The difference here lies in the measurable safety outcomes. Fleet management isn't abstract productivity software where performance differences might be subjective. When AI detection systems miss 79% of unsafe driving events, the operational consequences are quantifiable in insurance claims, regulatory violations, and incident rates.

Looking at what this means for the broader physical AI sector, Samsara's approach represents a bet that platform integration will ultimately matter more than point-solution accuracy. The company appears to be positioning its Connected Operations Award for Technology Leader of the Year as validation of this integrated approach, though the award's criteria and selection process aren't publicly detailed.

Market Implications

The patent litigation timeline suggests resolution may coincide with Samsara's major 2026 marketing push. If Motive successfully demonstrates patent infringement and secures injunctive relief, Samsara's physical AI positioning could face significant technical and legal constraints.

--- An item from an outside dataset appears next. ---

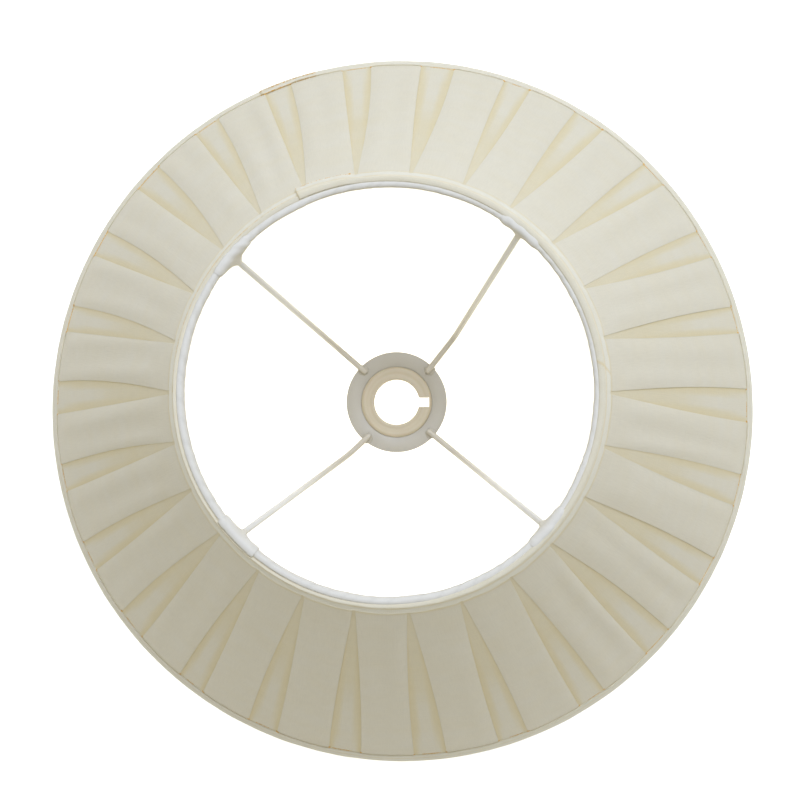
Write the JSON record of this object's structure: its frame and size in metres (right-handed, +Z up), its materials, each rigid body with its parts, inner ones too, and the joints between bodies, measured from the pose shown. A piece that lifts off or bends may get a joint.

Conversely, if Samsara successfully defends its position while improving detection accuracy, the company could leverage the controversy to demonstrate resilience and technical evolution. The gap between 21% and 86% detection rates provides substantial room for algorithmic improvement through model retraining, sensor upgrades, or architectural changes.

The enterprise customer advisory board structure suggests Samsara recognizes that large-scale deployments require more than technical specifications. Enterprise buyers evaluate vendor stability, integration complexity, and long-term platform roadmaps. By showcasing committed customers from major industrial operators, Samsara aims to demonstrate market confidence despite technical performance gaps.

For the broader fleet management market, this competition highlights the transition from simple GPS tracking and basic dashcams toward sophisticated AI-driven safety and optimization platforms. The companies that successfully navigate this transition while defending their intellectual property positions will likely dominate the next generation of physical operations management.